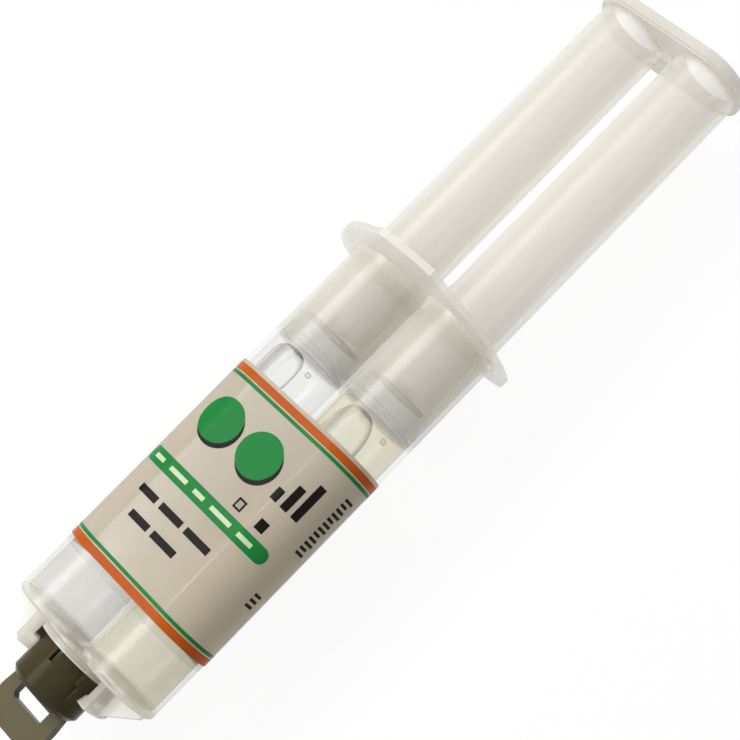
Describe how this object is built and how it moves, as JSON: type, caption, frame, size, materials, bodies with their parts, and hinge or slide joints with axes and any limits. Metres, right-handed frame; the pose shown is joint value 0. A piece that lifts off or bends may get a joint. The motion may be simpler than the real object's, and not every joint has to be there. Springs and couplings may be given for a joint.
{
  "type": "epoxy syringe",
  "caption": "Twin chamber epoxy syringe with a joined plunger, a finger flange, a bayonet socket and a turning cap that plugs both outlets.",
  "frame": {"origin": "middle of the whole syringe's box at rest, on the line midway between the two chambers", "axes": "-X towards the outlets and the cap, +X towards the thumb plate, the two chambers side by side along Y, +Z out of the printed side"},
  "size_m": [0.1784, 0.0418, 0.0426],
  "materials": {
    "clear_body": "milky translucent",
    "clear_plunger": "milky translucent",
    "resin_piston": "satin",
    "hardener_piston": "satin",
    "cap": "satin",
    "insert": "satin",
    "label": "printed film",
    "resin": "clear liquid",
    "hardener": "clear liquid"
  },
  "bodies": {
    "syringe": {"barrel": "clear_body", "plug_insert": "insert", "label": "label", "resin": "resin", "hardener": "hardener"},
    "plunger": {"plunger": "clear_plunger", "resin_piston": "resin_piston", "hardener_piston": "hardener_piston"},
    "cap": {"bayonet_cap": "cap"}
  },
  "joints": [
    {"name": "plunger_slide", "type": "slide", "parent": "syringe", "child": "plunger", "axis": [-1, 0, 0], "range_m": [0, 0.0625], "deforming": ["resin", "hardener"]},
    {"name": "cap_twist", "type": "hinge", "parent": "syringe", "child": "cap", "pos_m": [-0.0711, 0, 0], "axis": [-1, 0, 0], "range_deg": [0, 80]}
  ]
}
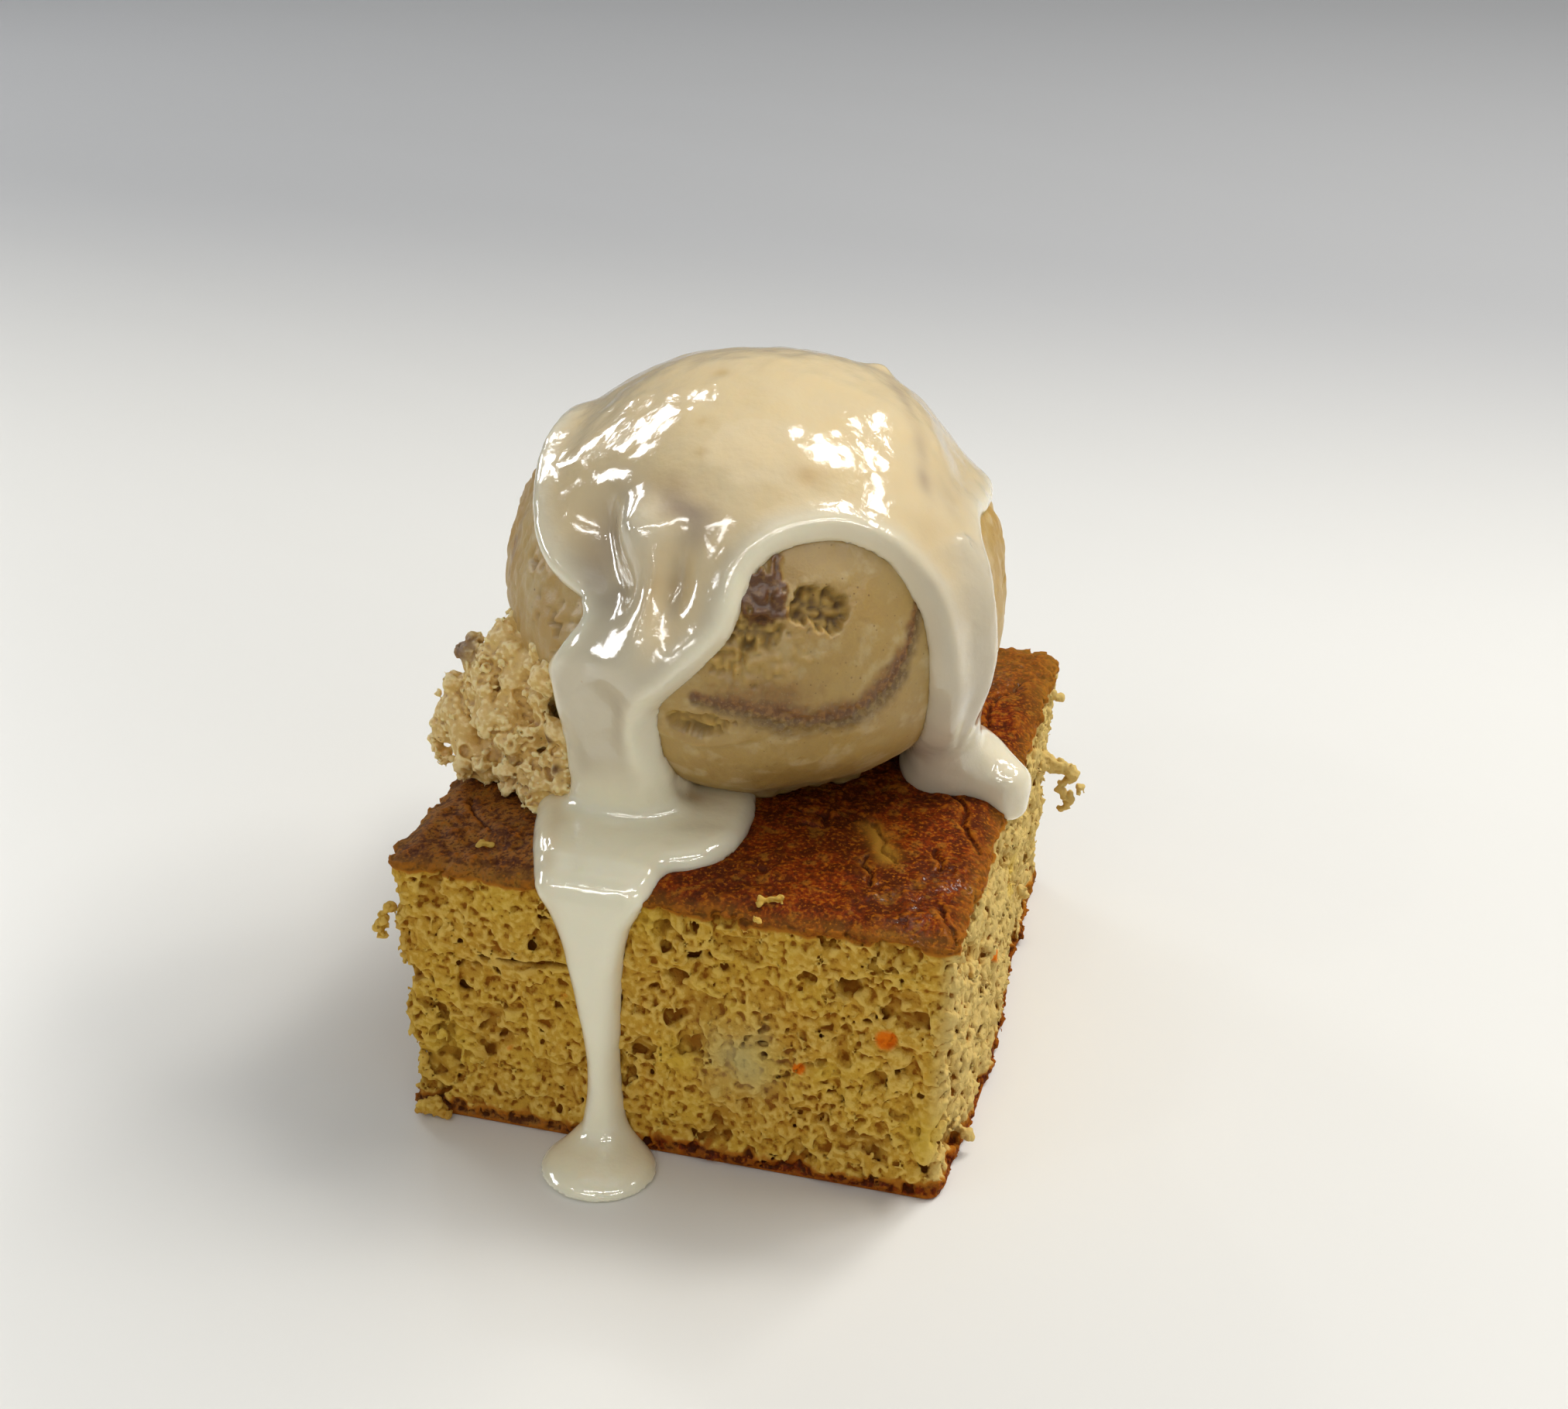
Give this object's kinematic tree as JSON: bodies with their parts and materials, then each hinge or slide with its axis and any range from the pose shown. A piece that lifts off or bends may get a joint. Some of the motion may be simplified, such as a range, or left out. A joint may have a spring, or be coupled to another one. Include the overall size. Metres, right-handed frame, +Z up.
{
  "type": "dump cake",
  "caption": "Cut square of sheet cake under a scoop of swirled ice cream with a torn lump beside it and poured icing that drips to the foot.",
  "frame": {"origin": "middle of the cake's underside, on the surface that it stands on", "axes": "+Z up, -Y out of the front cut face that the icing drips down, +X out of the right cut face"},
  "size_m": [0.0833, 0.1002, 0.1001],
  "materials": {
    "cake": "open yellow sponge under a brown crust",
    "ice_cream": "smooth soft satin with a cinnamon swirl",
    "torn_ice_cream": "crumbly and matt",
    "icing": "wet gloss, a warm white"
  },
  "bodies": {
    "root": {"cake": "cake", "ice_cream_scoop": "ice_cream", "ice_cream_lump": "torn_ice_cream", "icing": "icing"}
  },
  "joints": []
}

════════════════════

◆ Brief ◆
Your task is to print the whole listing again exactly.

◆ Exercise result ◆
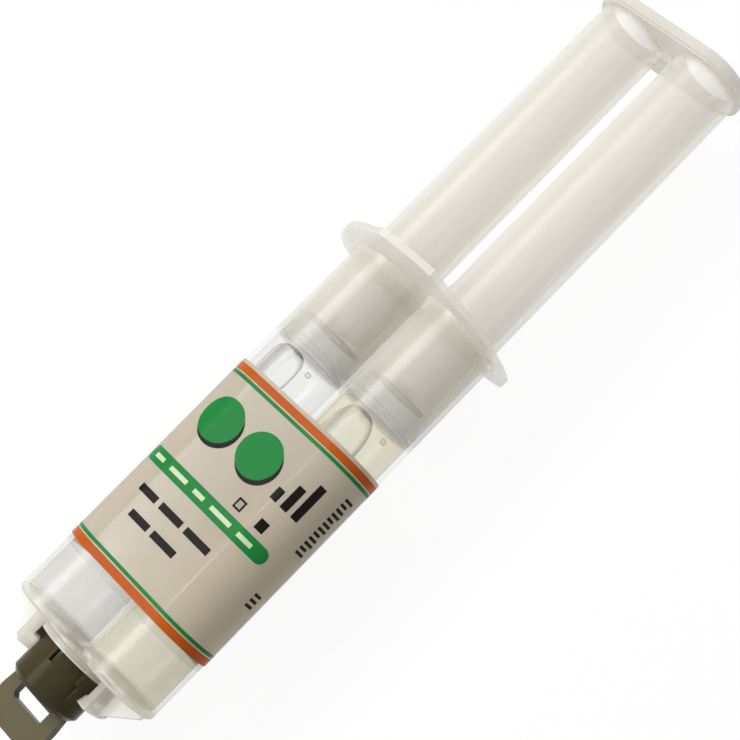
Describe how this object is built and how it moves, as JSON: type, caption, frame, size, materials, bodies with their parts, and hinge or slide joints with axes and any limits. Metres, right-handed frame; the pose shown is joint value 0. A piece that lifts off or bends may get a joint. The motion may be simpler than the real object's, and not every joint has to be there. Springs and couplings may be given for a joint.
{
  "type": "epoxy syringe",
  "caption": "Twin chamber epoxy syringe with a joined plunger, a finger flange, a bayonet socket and a turning cap that plugs both outlets.",
  "frame": {"origin": "middle of the whole syringe's box at rest, on the line midway between the two chambers", "axes": "-X towards the outlets and the cap, +X towards the thumb plate, the two chambers side by side along Y, +Z out of the printed side"},
  "size_m": [0.1784, 0.0418, 0.0426],
  "materials": {
    "clear_body": "milky translucent",
    "clear_plunger": "milky translucent",
    "resin_piston": "satin",
    "hardener_piston": "satin",
    "cap": "satin",
    "insert": "satin",
    "label": "printed film",
    "resin": "clear liquid",
    "hardener": "clear liquid"
  },
  "bodies": {
    "syringe": {"barrel": "clear_body", "plug_insert": "insert", "label": "label", "resin": "resin", "hardener": "hardener"},
    "plunger": {"plunger": "clear_plunger", "resin_piston": "resin_piston", "hardener_piston": "hardener_piston"},
    "cap": {"bayonet_cap": "cap"}
  },
  "joints": [
    {"name": "plunger_slide", "type": "slide", "parent": "syringe", "child": "plunger", "axis": [-1, 0, 0], "range_m": [0, 0.0625], "deforming": ["resin", "hardener"]},
    {"name": "cap_twist", "type": "hinge", "parent": "syringe", "child": "cap", "pos_m": [-0.0711, 0, 0], "axis": [-1, 0, 0], "range_deg": [0, 80]}
  ]
}
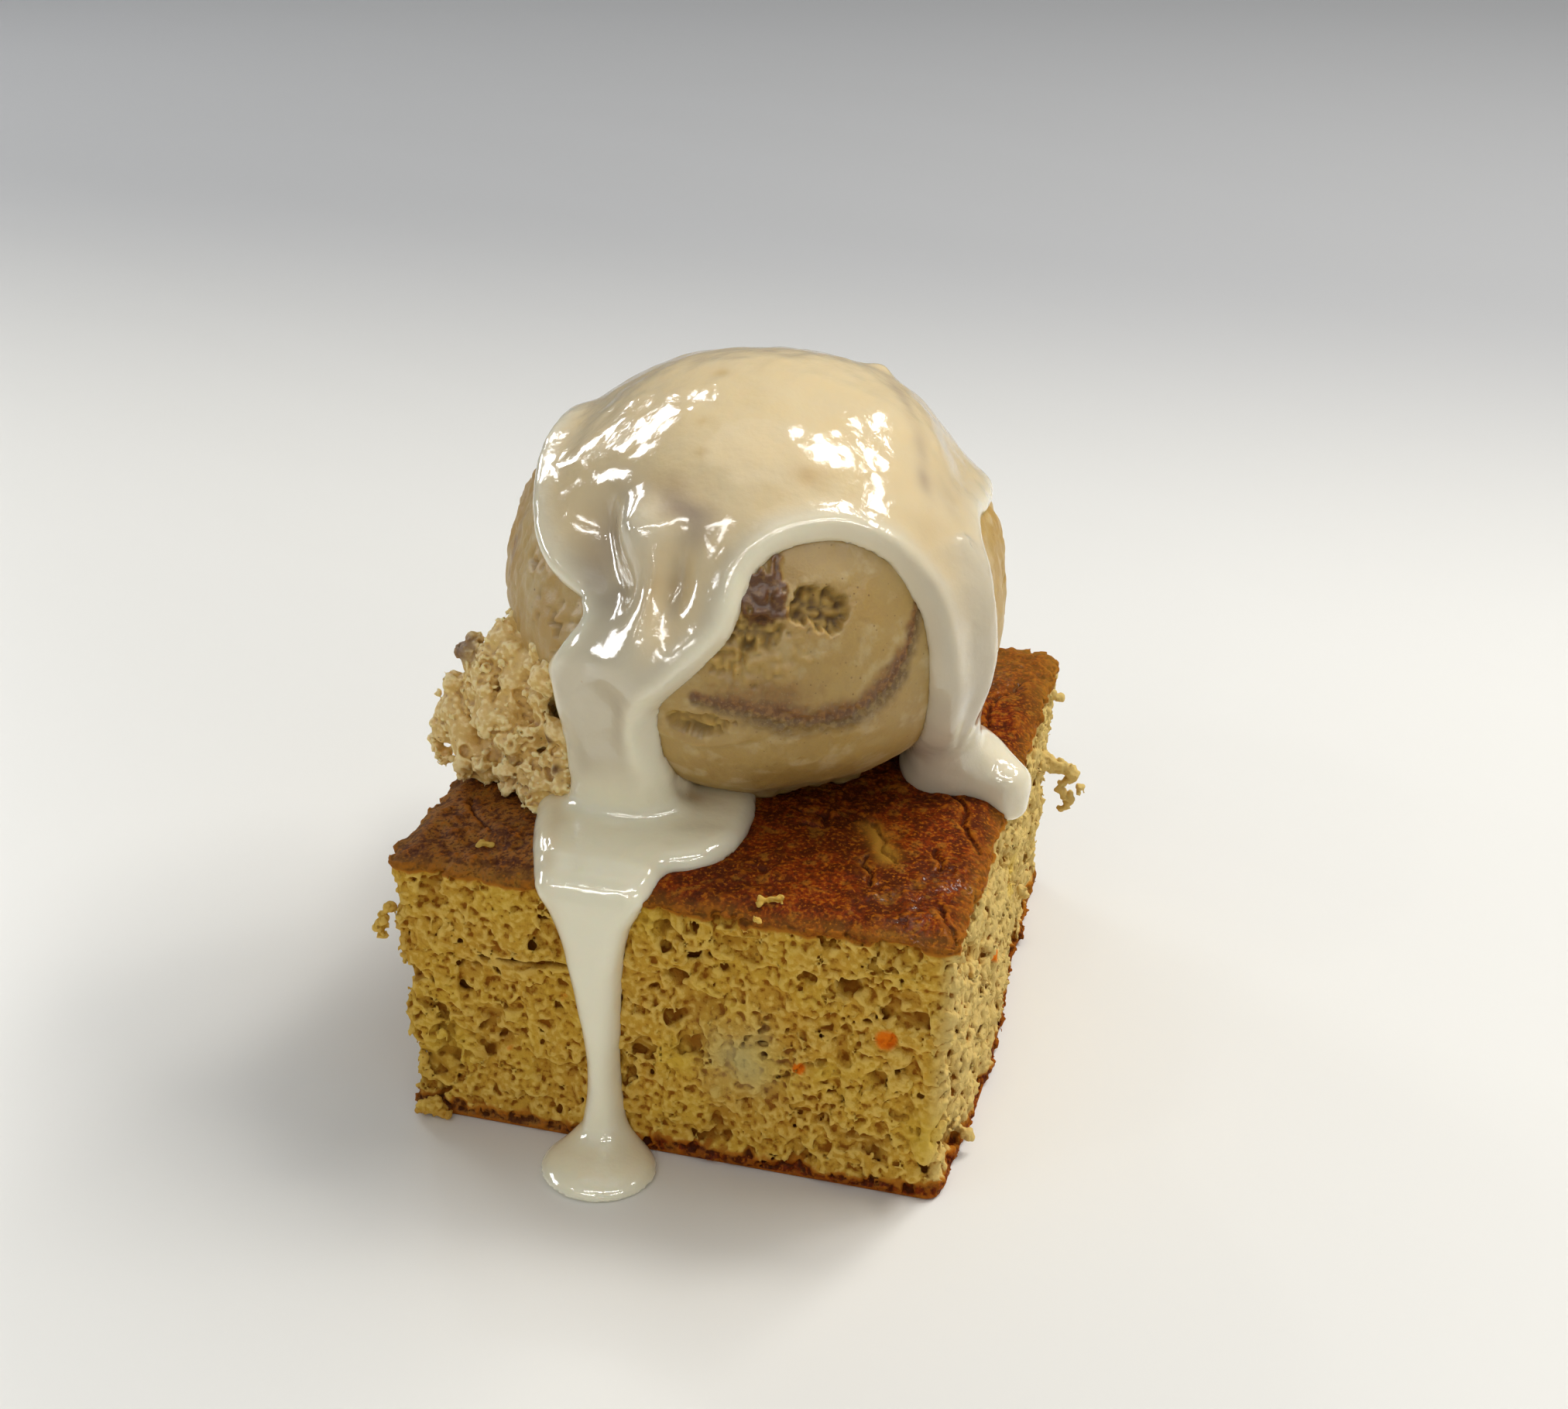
Give this object's kinematic tree as JSON: bodies with their parts and materials, then each hinge or slide with its axis and any range from the pose shown. A piece that lifts off or bends may get a joint. Some of the motion may be simplified, such as a range, or left out. A joint may have a spring, or be coupled to another one. Include the overall size. Metres, right-handed frame, +Z up.
{
  "type": "dump cake",
  "caption": "Cut square of sheet cake under a scoop of swirled ice cream with a torn lump beside it and poured icing that drips to the foot.",
  "frame": {"origin": "middle of the cake's underside, on the surface that it stands on", "axes": "+Z up, -Y out of the front cut face that the icing drips down, +X out of the right cut face"},
  "size_m": [0.0833, 0.1002, 0.1001],
  "materials": {
    "cake": "open yellow sponge under a brown crust",
    "ice_cream": "smooth soft satin with a cinnamon swirl",
    "torn_ice_cream": "crumbly and matt",
    "icing": "wet gloss, a warm white"
  },
  "bodies": {
    "root": {"cake": "cake", "ice_cream_scoop": "ice_cream", "ice_cream_lump": "torn_ice_cream", "icing": "icing"}
  },
  "joints": []
}